The results were more extensive than she’d imagined: areas of the brain normally used for physical activity and movement were engaged, the part that we use to place ourselves spatially in the world; it was as though the readers placed themselves physically in the story.

Concentrated, close reading “activated unbelievably widespread parts of the brain that are immensely cognitively complex, on a par with doing hard math problems or working through computer code,” she said.

At a time when the value of a liberal arts and humanities education at publicly funded colleges is under fire from cost-cutting governors and nervous university presidents, this research, she hopes, might lead toward validating literary study as a critical learning tool.
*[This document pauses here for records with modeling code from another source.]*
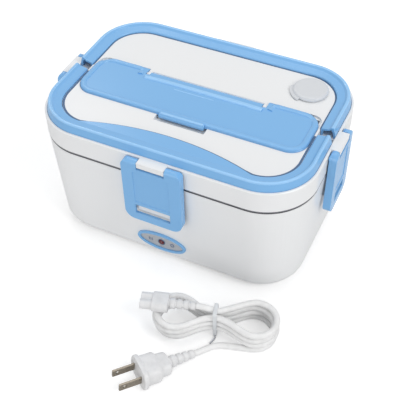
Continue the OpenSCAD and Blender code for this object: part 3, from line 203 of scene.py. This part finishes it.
def tray_steel():
    """Brushed steel; outside, its rim band is painted lighter grey above, and in its turned-in
    lower half a dark painted shadow of the gap below it.
    """
    m = Mat("tray_steel")
    lines = m.lines(BRUSHED)
    steel = m.ramp(lines, [(0.3, srgb(178, 180, 184)), (0.7, srgb(206, 208, 212))])
    split = m.add("ShaderNodeSeparateXYZ")
    m.link(m.coord, split.inputs[0])
    # painted shade on the rim band, by height: a dark painted shadow below, grey above
    band = m.ramp(m.spread(split.outputs["Z"], 0.0, 1.0, RIM_LOW, RIM_HIGH), RIM_PAINTED_SHADE)
    level = m.add("ShaderNodeVectorMath", operation="MULTIPLY")
    level.inputs[1].default_value = (1, 1, 0)
    outward = m.add("ShaderNodeVectorMath", operation="DOT_PRODUCT")
    m.link(m.coord, level.inputs[0])
    m.link(level.outputs["Vector"], outward.inputs[0])
    m.link(m.add("ShaderNodeNewGeometry").outputs["Normal"], outward.inputs[1])
    mix = m.add("ShaderNodeMix", data_type="RGBA", blend_type="MULTIPLY")
    m.link(m.spread(outward.outputs["Value"], 0.0, 1.0, SHADE_FROM, SHADE_FULL),
           mix.inputs["Factor"])
    m.link(steel, mix.inputs["A"])
    m.link(band, mix.inputs["B"])
    m.feed(Base_Color=mix.outputs["Result"], Roughness=m.spread(lines, 0.27, 0.35),
           Normal=m.bump(lines, BRUSH_DEPTH))
    m.set(Metallic=1.0)
    return m.mat


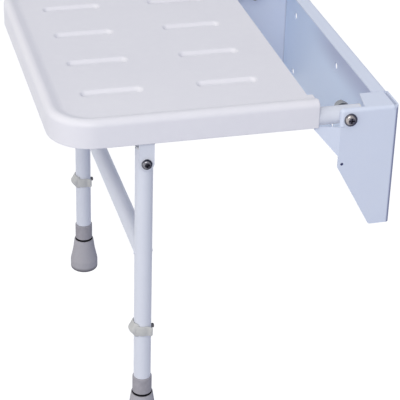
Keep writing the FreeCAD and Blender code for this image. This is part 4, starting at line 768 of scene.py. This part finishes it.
def make_seam_tree():
    """Ripples along a line of edges, with pitch, size and finish as inputs."""
    tree = bpy.data.node_groups.new("weld_seam", "GeometryNodeTree")
    tree.interface.new_socket("Path", in_out="INPUT", socket_type="NodeSocketGeometry")
    for label, value in (("Pitch", PITCH_SHARE * RIPPLE_R), ("Ripple Radius", RIPPLE_R),
                         ("Flatness", RIPPLE_FLATNESS)):
        socket = tree.interface.new_socket(label, in_out="INPUT",
                                           socket_type="NodeSocketFloat")
        socket.default_value = value
    tree.interface.new_socket("Finish", in_out="INPUT", socket_type="NodeSocketMaterial")
    tree.interface.new_socket("Seam", in_out="OUTPUT", socket_type="NodeSocketGeometry")
    given = tree.nodes.new("NodeGroupInput")
    out = tree.nodes.new("NodeGroupOutput")
    line = tree.nodes.new("GeometryNodeMeshToCurve")
    tree.links.new(given.outputs["Path"], line.inputs["Mesh"])
    spaced = tree.nodes.new("GeometryNodeResampleCurve")
    spaced.mode = "LENGTH"
    tree.links.new(line.outputs["Curve"], spaced.inputs["Curve"])
    tree.links.new(given.outputs["Pitch"], spaced.inputs["Length"])
    ripple = tree.nodes.new("GeometryNodeMeshUVSphere")
    ripple.inputs["Segments"].default_value = RIPPLE_SEGMENTS
    ripple.inputs["Rings"].default_value = RIPPLE_RINGS
    tree.links.new(given.outputs["Ripple Radius"], ripple.inputs["Radius"])
    tangent = tree.nodes.new("GeometryNodeInputTangent")
    turn = tree.nodes.new("FunctionNodeAlignRotationToVector")
    turn.axis = "X"
    tree.links.new(tangent.outputs["Tangent"], turn.inputs["Vector"])
    size = tree.nodes.new("FunctionNodeRandomValue")
    size.data_type = "FLOAT"
    size.inputs["Min"].default_value = RIPPLE_SIZES[0]
    size.inputs["Max"].default_value = RIPPLE_SIZES[1]
    size.inputs["Seed"].default_value = RIPPLE_SEED
    stretch = tree.nodes.new("ShaderNodeCombineXYZ")
    tree.links.new(given.outputs["Flatness"], stretch.inputs["X"])
    tree.links.new(size.outputs["Value"], stretch.inputs["Y"])
    tree.links.new(size.outputs["Value"], stretch.inputs["Z"])
    laid = tree.nodes.new("GeometryNodeInstanceOnPoints")
    tree.links.new(spaced.outputs["Curve"], laid.inputs["Points"])
    tree.links.new(ripple.outputs["Mesh"], laid.inputs["Instance"])
    tree.links.new(turn.outputs["Rotation"], laid.inputs["Rotation"])
    tree.links.new(stretch.outputs["Vector"], laid.inputs["Scale"])
    real = tree.nodes.new("GeometryNodeRealizeInstances")
    tree.links.new(laid.outputs["Instances"], real.inputs["Geometry"])
    skin = tree.nodes.new("GeometryNodeSetMaterial")
    tree.links.new(real.outputs["Geometry"], skin.inputs["Geometry"])
    tree.links.new(given.outputs["Finish"], skin.inputs["Material"])
    tree.links.new(skin.outputs["Geometry"], out.inputs["Seam"])
    return tree


seam_tree = make_seam_tree()


def lay_seam(name, lines, body, ripple_r=RIPPLE_R):
    """Seam piece from open or closed lines of points, made plain before it rides."""
    points, edges = [], []
    for line, closed in lines:
        first = len(points)
        points += line
        edges += [(first + place, first + place + 1) for place in range(len(line) - 1)]
        if closed:
            edges.append((len(points) - 1, first))
    guide = bpy.data.meshes.new(name + "_guide")
    guide.from_pydata(points, edges, [])
    holder = bpy.data.objects.new(name + "_guide", guide)
    bpy.context.scene.collection.objects.link(holder)
    step = holder.modifiers.new("seam", "NODES")
    step.node_group = seam_tree
    values = {"Pitch": PITCH_SHARE * ripple_r, "Ripple Radius": ripple_r,
              "Finish": finishes["coat"]}
    for item in seam_tree.interface.items_tree:
        if item.in_out == "INPUT" and item.name in values:
            step[item.identifier] = values[item.name]
    seen = holder.evaluated_get(bpy.context.evaluated_depsgraph_get())
    mesh = bpy.data.meshes.new_from_object(seen)
    mesh.name = name
    holder.modifiers.remove(step)
    bpy.data.objects.remove(holder)
    for face in mesh.polygons:
        face.use_smooth = True
    piece = bpy.data.objects.new(name, mesh)
    bpy.context.scene.collection.objects.link(piece)
    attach(piece, body)


def round_seam(sign, tube_x, axis_y, axis_z, tube_upright):
    """Closed line where a cross tube meets an equal side tube, upright or lying along Y."""
    line = []
    for step in range(SEAM_STEPS):
        angle = 2.0 * math.pi * step / SEAM_STEPS
        ahead_by, up_by = TUBE_R * math.cos(angle), TUBE_R * math.sin(angle)
        sunk = abs(up_by) if tube_upright else abs(ahead_by)
        line.append((sign * (tube_x - sunk), axis_y + ahead_by, axis_z + up_by))
    return line, True


def tab_seam(sign, across):
    """Open line along one face of a leg tab, where it meets the side tube."""
    sunk = math.sqrt(TUBE_R ** 2 - (across - FRAME_X) ** 2)
    line = []
    for step in range(TAB_SEAM_STEPS + 1):
        deep = LEG_Y - TAB_SEAM_HALF + 2.0 * TAB_SEAM_HALF * step / TAB_SEAM_STEPS
        line.append((sign * across, deep, FRAME_Z - sunk))
    return line, False


lay_seam("crossbar_seams",
         [round_seam(sign, LEG_X, LEG_Y, BAR_Z, True) for sign in SIDES.values()], "legs")
lay_seam("rear_tube_seams",
         [round_seam(sign, FRAME_X, REAR_TUBE_Y, FRAME_Z, False) for sign in SIDES.values()],
         "seat")
lay_seam("leg_tab_seams",
         [tab_seam(sign, across) for sign in SIDES.values() for across in TAB_FACES],
         "seat", TAB_RIPPLE_R)

# Floor and light: the floor lies under the feet at the legs' longest setting
LEG_TRAVEL = 0.15
FLOOR_Z = cad_box[0][2] - LEG_TRAVEL
FLOOR_SIZE = 12.0
FLOOR_TINT = shade(172, 176, 190)
FLOOR_SHADOW = (0.36, 0.36, 0.36, 1.0)
FLOOR_GLOW = (0.80, 0.80, 0.80, 1.0)
SKY_BRIGHT = (0.765, 0.77, 0.79, 1.0)
SKY_DARK = (0.28, 0.31, 0.43, 1.0)
DARK_WAY = (-0.25, 1.0, -0.75)
DARK_FROM, DARK_TO = -0.7, 0.4


def link_seen_rays(tree):
    """Value that is 1 for the camera, for gloss and through clear things."""
    rays = tree.nodes.new("ShaderNodeLightPath")
    seen = combine(tree, "MAXIMUM", rays.outputs["Is Camera Ray"], rays.outputs["Is Glossy Ray"])
    return combine(tree, "MAXIMUM", seen, rays.outputs["Is Transmission Ray"])


def choose_seen(tree, unseen, seen, surface):
    """Send one shader to the rays that light the object and another to those that show."""
    choice = tree.nodes.new("ShaderNodeMixShader")
    tree.links.new(link_seen_rays(tree), choice.inputs["Fac"])
    tree.links.new(unseen, choice.inputs[1])
    tree.links.new(seen, choice.inputs[2])
    tree.links.new(choice.outputs["Shader"], surface)


def make_floor_finish():
    """Pale floor that looks white, with the object's shadow left faintly on it."""
    material = bpy.data.materials.new("pale_floor")
    material.use_nodes = True
    tree = material.node_tree
    tree.nodes.remove(tree.nodes["Principled BSDF"])
    plain = tree.nodes.new("ShaderNodeBsdfDiffuse")
    plain.inputs["Color"].default_value = FLOOR_TINT
    shaded = tree.nodes.new("ShaderNodeBsdfDiffuse")
    shaded.inputs["Color"].default_value = FLOOR_SHADOW
    glow = tree.nodes.new("ShaderNodeEmission")
    glow.inputs["Color"].default_value = FLOOR_GLOW
    glow.inputs["Strength"].default_value = 1.0
    white = tree.nodes.new("ShaderNodeAddShader")
    tree.links.new(shaded.outputs["BSDF"], white.inputs[0])
    tree.links.new(glow.outputs["Emission"], white.inputs[1])
    choose_seen(tree, plain.outputs["BSDF"], white.outputs["Shader"],
                tree.nodes["Material Output"].inputs["Surface"])
    return material


bpy.ops.mesh.primitive_plane_add(size=FLOOR_SIZE, location=(0.0, 0.0, FLOOR_Z))
floor = bpy.context.object
floor.name = "floor"
floor.data.materials.append(make_floor_finish())


def make_studio():
    """Sky that looks white and lights softly: bright in front, dark blue low at the wall."""
    world = bpy.data.worlds.new("studio")
    bpy.context.scene.world = world
    world.use_nodes = True
    tree = world.node_tree
    place = tree.nodes.new("ShaderNodeTexCoord")
    lean = tree.nodes.new("ShaderNodeVectorMath")
    lean.operation = "DOT_PRODUCT"
    lean.inputs[1].default_value = DARK_WAY
    tree.links.new(place.outputs["Generated"], lean.inputs[0])
    dark = soft_step(tree, lean.outputs["Value"], DARK_FROM, DARK_TO)
    tint = tree.nodes.new("ShaderNodeMix")
    tint.data_type = "RGBA"
    tint.inputs["A"].default_value = SKY_BRIGHT
    tint.inputs["B"].default_value = SKY_DARK
    tree.links.new(dark, tint.inputs["Factor"])
    sky = tree.nodes["Background"]
    tree.links.new(tint.outputs["Result"], sky.inputs["Color"])
    sky.inputs["Strength"].default_value = 1.0
    white = tree.nodes.new("ShaderNodeBackground")
    white.inputs["Color"].default_value = WHITE
    white.inputs["Strength"].default_value = 1.0
    choose_seen(tree, sky.outputs["Background"], white.outputs["Background"],
                tree.nodes["World Output"].inputs["Surface"])


make_studio()

# Lamps: place, the point each looks at, width in metres, power in watts and tint
LAMPS = {
    "front": ((0.6, -3.0, 0.45), (0.0, -0.2, -0.1), 2.0, 10.5, (1.0, 0.96, 0.88)),
    "key": ((2.65, -1.15, 1.6), (0.0, -0.2, 0.0), 1.3, 32.5, (1.0, 0.985, 0.955)),
}


def soft_lamp(name, place, aim, width, power, tint):
    """Square area lamp that looks at a point."""
    lamp = bpy.data.lights.new(name, "AREA")
    lamp.shape = "SQUARE"
    lamp.size = width
    lamp.energy = power
    lamp.color = tint
    holder = bpy.data.objects.new(name, lamp)
    bpy.context.scene.collection.objects.link(holder)
    holder.location = place
    way = Vector(aim) - Vector(place)
    holder.rotation_euler = way.to_track_quat("-Z", "Y").to_euler()


for lamp_name, setting in LAMPS.items():
    soft_lamp(lamp_name, *setting)

# Camera at the photograph's place, for a frame of 400 by 400
CAMERA_PLACE = Vector((1.83845, -0.69136, 0.91605))
YAW, PITCH, ROLL = (math.radians(angle) for angle in (15.32, 29.06, 1.68))
FOCAL_SHARE = 1570.13 / 400.0
SENSOR = 36.0


def turn_camera():
    """Camera's axes as a matrix: yaw from -X to +Y, then pitch down, then roll."""
    ahead = Vector((-math.cos(YAW) * math.cos(PITCH), math.sin(YAW) * math.cos(PITCH),
                    -math.sin(PITCH)))
    level = Vector((math.sin(YAW), math.cos(YAW), 0.0))
    over = level.cross(ahead)
    right_hand = level * math.cos(ROLL) + over * math.sin(ROLL)
    head_up = over * math.cos(ROLL) - level * math.sin(ROLL)
    return Matrix((right_hand, head_up, -ahead)).transposed().to_4x4()


camera_data = bpy.data.cameras.new("camera")
camera_data.sensor_width = SENSOR
camera_data.lens = SENSOR * FOCAL_SHARE
camera = bpy.data.objects.new("camera", camera_data)
bpy.context.scene.collection.objects.link(camera)
turned = turn_camera()
turned.translation = CAMERA_PLACE
camera.matrix_world = turned
bpy.context.scene.camera = camera

bpy.context.scene.view_settings.view_transform = "Standard"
The complex congitive brain patterns of the brain scans “show us that we have really no idea of the complexity involved in literary analysis.”

I think this is fascinating! Who knew that reading analytically could be such good exercise for your brain? Even though this is only one study and it’s still early days, I’m hopeful that with more studies it will show how beneficial it is to read. I’ve long been a proponent of fluent reading being a strong indicator of scholarly success, and now there seems to be scientific evidence corroborating the statement. I firmly believe that the more you read, the better you will do in all subjects; if you can’t read, how can you expect to comprehend the erstwhile gobbledegook that is a chemistry or calculus text book?